- Saint Lucia
Located on the north-west coast of St Lucia, in the middle of Castries and Rodney Bay, the relaxed small town of Corinth hugs the shoreline and offers a carefree atmosphere.
This sentiment extends to nearby Choc Bay, where you can enjoy the tranquillity of the uninterrupted sands whilst relaxing under palm trees. Heading to Castries, which is a 15-minutes away by car, you can wander around the open-air market and gaze in awe at the vibrantly coloured houses.
Saint Lucia offers the perfect winter escape, with the best times to visit the island falling between mid-December and mid-May, where the weather is warm (though this is true all year-round) and also dry. Temperatures throughout the year rarely drop below the mid-20s, though the summer and autumn months does see increased rainfall.
For once-in-a-lifetime experiences coupled with breath-taking scenery, the aerial tram ride through the rainforest found at Castries Waterworks Forest Reserve is one excursion you simply don’t want to miss out on.
Staying in Castries, the carnival season is also worth being around for. It runs from June to mid-July and includes parades and street parties that give a real taste of local life and celebration.
The closest beach on-hand is Choc Bay, which is a throwback of simplistic, uninterrupted coastline (baring the odd paddleboard and palm tree).
If you don’t mind the short 10-minute drive, Reduit Beach is considered by many to be the finest on the whole island, combining snow-white sand with cool, calm waters and a selection of beachfront bars.
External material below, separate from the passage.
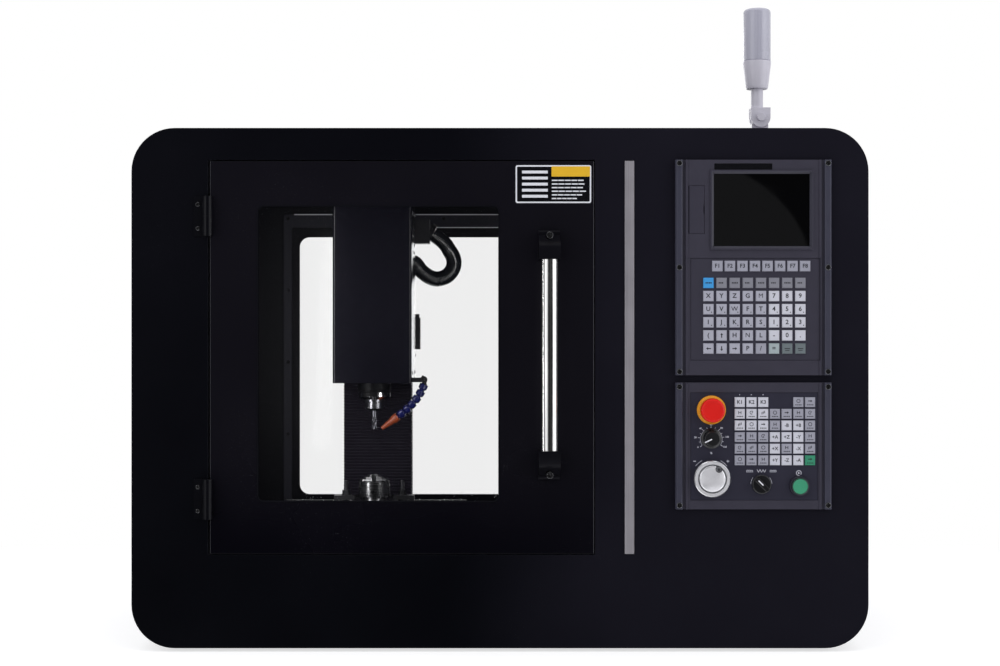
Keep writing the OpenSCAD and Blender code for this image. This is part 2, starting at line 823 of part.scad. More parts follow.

The former pirate bay of Rodney Bay Marina is now a sleek hub of top-end restaurants and cocktail bars. A host of international offerings, including seafood, steaks, Caribbean and, brilliantly, Eurobbean cuisines are available. Sit back, enjoy the meal and watch the yachts saunter in.
Given the tranquil and laidback nature of Corinth, Gros Islet is the best place to head to if you’re looking for something a bit livelier than the easy-going beach bar atmosphere. Rum cocktails, street food and street dancing are to be expected upon completion of the 15-minute taxi journey.
While not garish, it has the distinct feel of being set-up to cater primarily to the stunning shoreline, so we must travel further afield than this pint-sized town for a taste of culture. And there’s simply nothing better than the St Lucia Jazz and Arts Festival for that. The 10-day event attracts thousands of tourists each year, as well as some of the biggest names in world jazz.
Heading back to Castries Waterworks Forest Reserve, the thrill-seekers among you can ditch the aerial tram ride in exchange for something a bit more high-octane, by taking the zip-line down the mountainside. If that’s still not enough, you can choose to wait until after the sun’s set and participate in a night-time tour of the treetops.
And this wouldn’t be the Caribbean without mention of snorkelling, with St Lucia boasting some of the best spots anywhere in the region.
There are buses which connect the towns of the island and flagging one down isn’t too difficult, even if there is no obvious bus stop. There are also taxis to be found in front of major hotels and, in the towns, at taxi ranks. Rodney Bay also has water taxis for hire, which let’s you see the coastline from a complete different vantage point.